**TASK TO COMPLETE**
Repeat the lines below exactly as written, please, from the line with "Model this object in Blender" to the line with "bpy.data.objects.remove(leftover)", both lines included, and no others.

**SUPPLIED ENTRIES**

┄┄┄┄┄┄┄┄┄┄┄┄┄┄┄┄┄┄┄┄

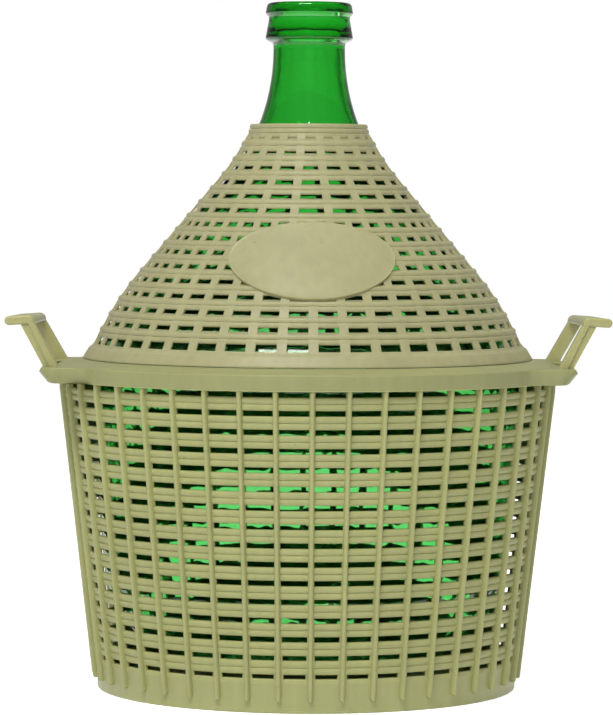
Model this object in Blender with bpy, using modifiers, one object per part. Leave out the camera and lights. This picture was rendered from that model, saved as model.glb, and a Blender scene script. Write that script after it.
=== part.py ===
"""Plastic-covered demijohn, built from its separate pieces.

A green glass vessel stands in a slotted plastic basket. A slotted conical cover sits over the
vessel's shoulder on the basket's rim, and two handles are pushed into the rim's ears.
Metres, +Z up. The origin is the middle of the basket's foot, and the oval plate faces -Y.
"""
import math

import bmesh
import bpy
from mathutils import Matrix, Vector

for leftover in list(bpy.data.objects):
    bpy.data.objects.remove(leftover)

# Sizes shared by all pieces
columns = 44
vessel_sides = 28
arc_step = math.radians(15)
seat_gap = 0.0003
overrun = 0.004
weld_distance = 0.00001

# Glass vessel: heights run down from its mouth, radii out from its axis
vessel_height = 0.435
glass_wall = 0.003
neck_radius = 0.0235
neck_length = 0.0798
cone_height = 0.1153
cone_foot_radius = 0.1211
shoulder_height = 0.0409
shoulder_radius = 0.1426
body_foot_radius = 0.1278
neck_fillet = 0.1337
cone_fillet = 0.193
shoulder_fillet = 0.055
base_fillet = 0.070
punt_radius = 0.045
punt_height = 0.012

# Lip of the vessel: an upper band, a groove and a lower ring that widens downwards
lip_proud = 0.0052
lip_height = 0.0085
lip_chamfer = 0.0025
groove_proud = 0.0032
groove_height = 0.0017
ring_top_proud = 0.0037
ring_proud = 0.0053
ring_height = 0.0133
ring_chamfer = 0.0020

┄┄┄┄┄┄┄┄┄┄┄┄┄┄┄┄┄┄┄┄

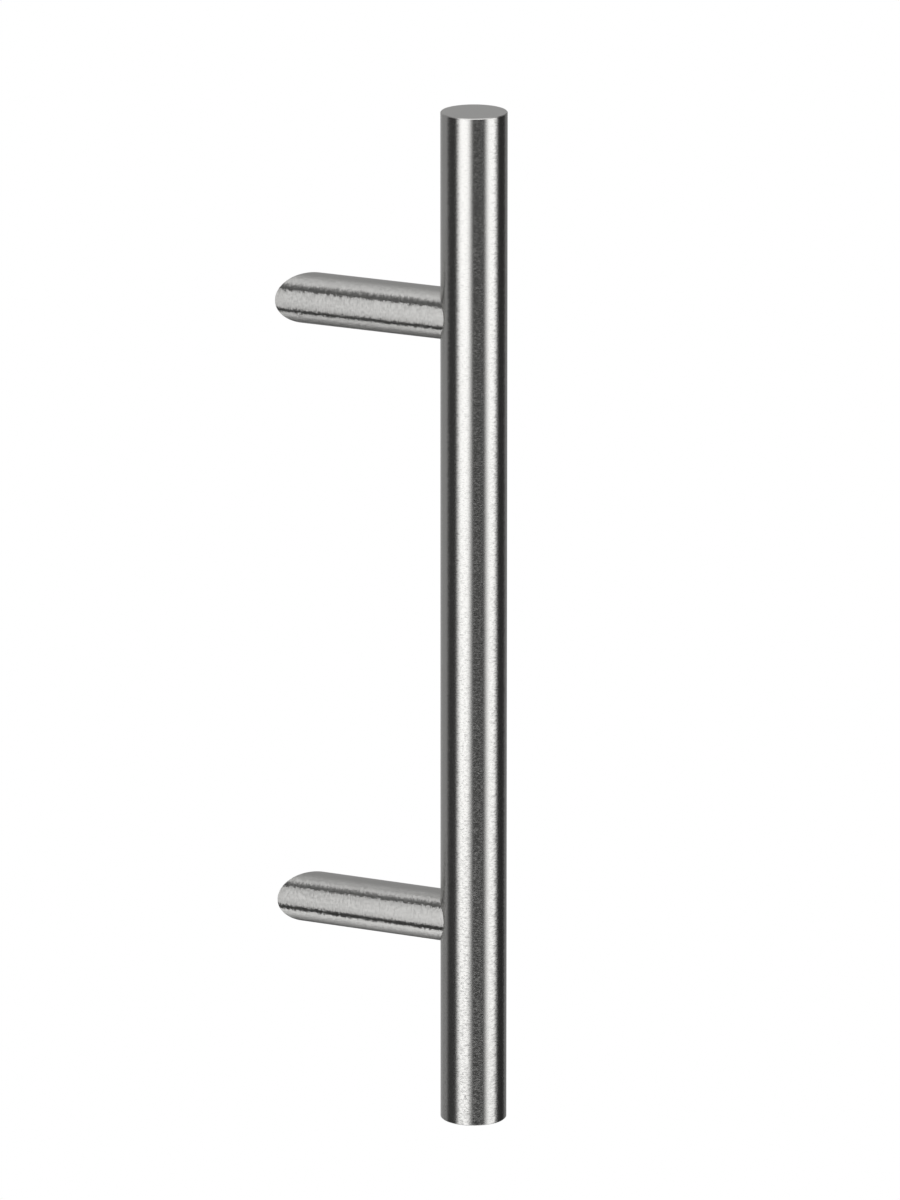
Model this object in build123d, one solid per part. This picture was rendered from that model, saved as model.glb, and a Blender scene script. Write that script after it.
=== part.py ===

┄┄┄┄┄┄┄┄┄┄┄┄┄┄┄┄┄┄┄┄

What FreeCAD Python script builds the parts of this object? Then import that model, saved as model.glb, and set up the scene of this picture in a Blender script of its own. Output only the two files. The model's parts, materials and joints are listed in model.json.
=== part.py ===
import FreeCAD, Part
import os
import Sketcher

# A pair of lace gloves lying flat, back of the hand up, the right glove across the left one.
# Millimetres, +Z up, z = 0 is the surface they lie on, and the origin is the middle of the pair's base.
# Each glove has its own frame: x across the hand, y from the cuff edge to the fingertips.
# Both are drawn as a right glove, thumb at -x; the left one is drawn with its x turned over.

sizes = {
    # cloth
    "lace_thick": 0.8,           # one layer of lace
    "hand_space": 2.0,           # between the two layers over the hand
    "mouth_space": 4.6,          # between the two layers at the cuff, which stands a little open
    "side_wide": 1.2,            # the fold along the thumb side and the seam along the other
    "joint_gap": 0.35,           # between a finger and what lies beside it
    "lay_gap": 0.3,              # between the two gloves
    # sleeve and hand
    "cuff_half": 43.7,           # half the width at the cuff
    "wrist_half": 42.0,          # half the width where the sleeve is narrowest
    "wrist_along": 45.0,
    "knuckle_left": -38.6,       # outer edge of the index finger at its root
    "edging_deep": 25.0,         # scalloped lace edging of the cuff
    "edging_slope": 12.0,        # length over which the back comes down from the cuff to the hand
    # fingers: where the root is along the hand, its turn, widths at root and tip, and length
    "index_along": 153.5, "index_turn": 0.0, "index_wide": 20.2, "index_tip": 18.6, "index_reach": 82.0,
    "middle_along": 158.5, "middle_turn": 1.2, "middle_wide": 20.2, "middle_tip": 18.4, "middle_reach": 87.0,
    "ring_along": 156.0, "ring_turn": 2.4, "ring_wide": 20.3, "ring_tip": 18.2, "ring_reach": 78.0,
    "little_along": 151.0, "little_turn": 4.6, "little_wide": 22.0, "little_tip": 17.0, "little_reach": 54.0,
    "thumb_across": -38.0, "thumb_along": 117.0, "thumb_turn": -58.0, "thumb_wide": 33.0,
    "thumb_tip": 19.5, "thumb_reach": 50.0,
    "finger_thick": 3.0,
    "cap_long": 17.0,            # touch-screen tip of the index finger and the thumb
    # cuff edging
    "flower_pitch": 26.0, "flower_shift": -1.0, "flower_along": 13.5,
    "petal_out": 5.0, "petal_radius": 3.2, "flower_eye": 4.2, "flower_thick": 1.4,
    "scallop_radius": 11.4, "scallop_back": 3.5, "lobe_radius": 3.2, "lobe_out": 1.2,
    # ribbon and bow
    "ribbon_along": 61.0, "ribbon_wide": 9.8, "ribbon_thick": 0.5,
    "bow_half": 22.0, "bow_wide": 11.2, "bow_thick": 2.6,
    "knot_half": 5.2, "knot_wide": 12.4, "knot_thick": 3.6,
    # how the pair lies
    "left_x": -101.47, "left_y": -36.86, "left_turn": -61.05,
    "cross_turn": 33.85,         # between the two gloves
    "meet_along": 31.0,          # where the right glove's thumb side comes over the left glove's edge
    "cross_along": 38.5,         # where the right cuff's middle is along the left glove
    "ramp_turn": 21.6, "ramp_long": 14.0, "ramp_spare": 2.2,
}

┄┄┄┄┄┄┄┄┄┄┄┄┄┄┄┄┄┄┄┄

**EXERCISE ANSWER**
Model this object in Blender with bpy, using modifiers, one object per part. Leave out the camera and lights. This picture was rendered from that model, saved as model.glb, and a Blender scene script. Write that script after it.
=== part.py ===
"""Plastic-covered demijohn, built from its separate pieces.

A green glass vessel stands in a slotted plastic basket. A slotted conical cover sits over the
vessel's shoulder on the basket's rim, and two handles are pushed into the rim's ears.
Metres, +Z up. The origin is the middle of the basket's foot, and the oval plate faces -Y.
"""
import math

import bmesh
import bpy
from mathutils import Matrix, Vector

for leftover in list(bpy.data.objects):
    bpy.data.objects.remove(leftover)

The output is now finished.